All of the data below should be written out exactly.

> Dataset extract
####################
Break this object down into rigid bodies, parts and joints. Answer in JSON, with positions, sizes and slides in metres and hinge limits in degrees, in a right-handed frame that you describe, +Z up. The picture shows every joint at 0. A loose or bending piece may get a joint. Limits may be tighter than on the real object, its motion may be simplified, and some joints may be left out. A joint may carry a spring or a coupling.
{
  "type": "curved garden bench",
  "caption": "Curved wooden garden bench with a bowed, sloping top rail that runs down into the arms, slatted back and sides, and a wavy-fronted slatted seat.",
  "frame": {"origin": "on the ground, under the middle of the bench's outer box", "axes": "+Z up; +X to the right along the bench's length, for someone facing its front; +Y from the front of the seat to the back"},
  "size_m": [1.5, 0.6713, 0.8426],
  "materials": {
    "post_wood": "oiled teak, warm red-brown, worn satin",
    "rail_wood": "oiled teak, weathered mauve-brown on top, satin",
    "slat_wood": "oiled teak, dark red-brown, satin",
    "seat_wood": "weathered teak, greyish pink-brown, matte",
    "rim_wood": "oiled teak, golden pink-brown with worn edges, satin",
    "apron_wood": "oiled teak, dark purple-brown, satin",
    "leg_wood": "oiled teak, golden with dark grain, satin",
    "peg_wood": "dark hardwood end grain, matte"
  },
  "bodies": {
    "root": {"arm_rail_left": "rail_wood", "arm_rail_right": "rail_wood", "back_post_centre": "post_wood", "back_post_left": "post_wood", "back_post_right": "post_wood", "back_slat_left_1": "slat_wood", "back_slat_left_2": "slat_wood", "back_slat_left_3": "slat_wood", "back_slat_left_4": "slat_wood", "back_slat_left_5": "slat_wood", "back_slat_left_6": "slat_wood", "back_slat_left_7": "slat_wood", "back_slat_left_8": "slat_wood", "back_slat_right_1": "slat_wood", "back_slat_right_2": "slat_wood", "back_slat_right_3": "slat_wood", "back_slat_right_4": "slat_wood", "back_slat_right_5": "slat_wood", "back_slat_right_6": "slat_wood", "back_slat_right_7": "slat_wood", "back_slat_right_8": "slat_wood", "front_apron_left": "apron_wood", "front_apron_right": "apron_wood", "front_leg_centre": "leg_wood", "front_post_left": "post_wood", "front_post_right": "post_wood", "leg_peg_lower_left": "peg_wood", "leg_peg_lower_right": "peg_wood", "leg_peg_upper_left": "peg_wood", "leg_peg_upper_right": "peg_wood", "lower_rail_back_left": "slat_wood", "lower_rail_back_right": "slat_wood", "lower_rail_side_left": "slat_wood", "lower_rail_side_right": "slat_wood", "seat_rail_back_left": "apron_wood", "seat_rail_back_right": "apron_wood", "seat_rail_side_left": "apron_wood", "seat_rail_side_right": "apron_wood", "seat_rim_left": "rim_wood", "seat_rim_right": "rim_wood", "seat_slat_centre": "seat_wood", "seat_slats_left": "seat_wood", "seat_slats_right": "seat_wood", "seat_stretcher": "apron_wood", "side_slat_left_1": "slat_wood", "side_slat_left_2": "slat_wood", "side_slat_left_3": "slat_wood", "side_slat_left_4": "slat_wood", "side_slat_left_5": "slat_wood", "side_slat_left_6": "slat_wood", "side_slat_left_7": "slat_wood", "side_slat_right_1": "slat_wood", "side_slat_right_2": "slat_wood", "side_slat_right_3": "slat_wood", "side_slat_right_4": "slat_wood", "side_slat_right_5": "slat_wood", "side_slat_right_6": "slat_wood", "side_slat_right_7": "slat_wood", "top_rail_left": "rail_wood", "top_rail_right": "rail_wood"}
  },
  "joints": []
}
####################
> Solution to the problem
Break this object down into rigid bodies, parts and joints. Answer in JSON, with positions, sizes and slides in metres and hinge limits in degrees, in a right-handed frame that you describe, +Z up. The picture shows every joint at 0. A loose or bending piece may get a joint. Limits may be tighter than on the real object, its motion may be simplified, and some joints may be left out. A joint may carry a spring or a coupling.
{
  "type": "curved garden bench",
  "caption": "Curved wooden garden bench with a bowed, sloping top rail that runs down into the arms, slatted back and sides, and a wavy-fronted slatted seat.",
  "frame": {"origin": "on the ground, under the middle of the bench's outer box", "axes": "+Z up; +X to the right along the bench's length, for someone facing its front; +Y from the front of the seat to the back"},
  "size_m": [1.5, 0.6713, 0.8426],
  "materials": {
    "post_wood": "oiled teak, warm red-brown, worn satin",
    "rail_wood": "oiled teak, weathered mauve-brown on top, satin",
    "slat_wood": "oiled teak, dark red-brown, satin",
    "seat_wood": "weathered teak, greyish pink-brown, matte",
    "rim_wood": "oiled teak, golden pink-brown with worn edges, satin",
    "apron_wood": "oiled teak, dark purple-brown, satin",
    "leg_wood": "oiled teak, golden with dark grain, satin",
    "peg_wood": "dark hardwood end grain, matte"
  },
  "bodies": {
    "root": {"arm_rail_left": "rail_wood", "arm_rail_right": "rail_wood", "back_post_centre": "post_wood", "back_post_left": "post_wood", "back_post_right": "post_wood", "back_slat_left_1": "slat_wood", "back_slat_left_2": "slat_wood", "back_slat_left_3": "slat_wood", "back_slat_left_4": "slat_wood", "back_slat_left_5": "slat_wood", "back_slat_left_6": "slat_wood", "back_slat_left_7": "slat_wood", "back_slat_left_8": "slat_wood", "back_slat_right_1": "slat_wood", "back_slat_right_2": "slat_wood", "back_slat_right_3": "slat_wood", "back_slat_right_4": "slat_wood", "back_slat_right_5": "slat_wood", "back_slat_right_6": "slat_wood", "back_slat_right_7": "slat_wood", "back_slat_right_8": "slat_wood", "front_apron_left": "apron_wood", "front_apron_right": "apron_wood", "front_leg_centre": "leg_wood", "front_post_left": "post_wood", "front_post_right": "post_wood", "leg_peg_lower_left": "peg_wood", "leg_peg_lower_right": "peg_wood", "leg_peg_upper_left": "peg_wood", "leg_peg_upper_right": "peg_wood", "lower_rail_back_left": "slat_wood", "lower_rail_back_right": "slat_wood", "lower_rail_side_left": "slat_wood", "lower_rail_side_right": "slat_wood", "seat_rail_back_left": "apron_wood", "seat_rail_back_right": "apron_wood", "seat_rail_side_left": "apron_wood", "seat_rail_side_right": "apron_wood", "seat_rim_left": "rim_wood", "seat_rim_right": "rim_wood", "seat_slat_centre": "seat_wood", "seat_slats_left": "seat_wood", "seat_slats_right": "seat_wood", "seat_stretcher": "apron_wood", "side_slat_left_1": "slat_wood", "side_slat_left_2": "slat_wood", "side_slat_left_3": "slat_wood", "side_slat_left_4": "slat_wood", "side_slat_left_5": "slat_wood", "side_slat_left_6": "slat_wood", "side_slat_left_7": "slat_wood", "side_slat_right_1": "slat_wood", "side_slat_right_2": "slat_wood", "side_slat_right_3": "slat_wood", "side_slat_right_4": "slat_wood", "side_slat_right_5": "slat_wood", "side_slat_right_6": "slat_wood", "side_slat_right_7": "slat_wood", "top_rail_left": "rail_wood", "top_rail_right": "rail_wood"}
  },
  "joints": []
}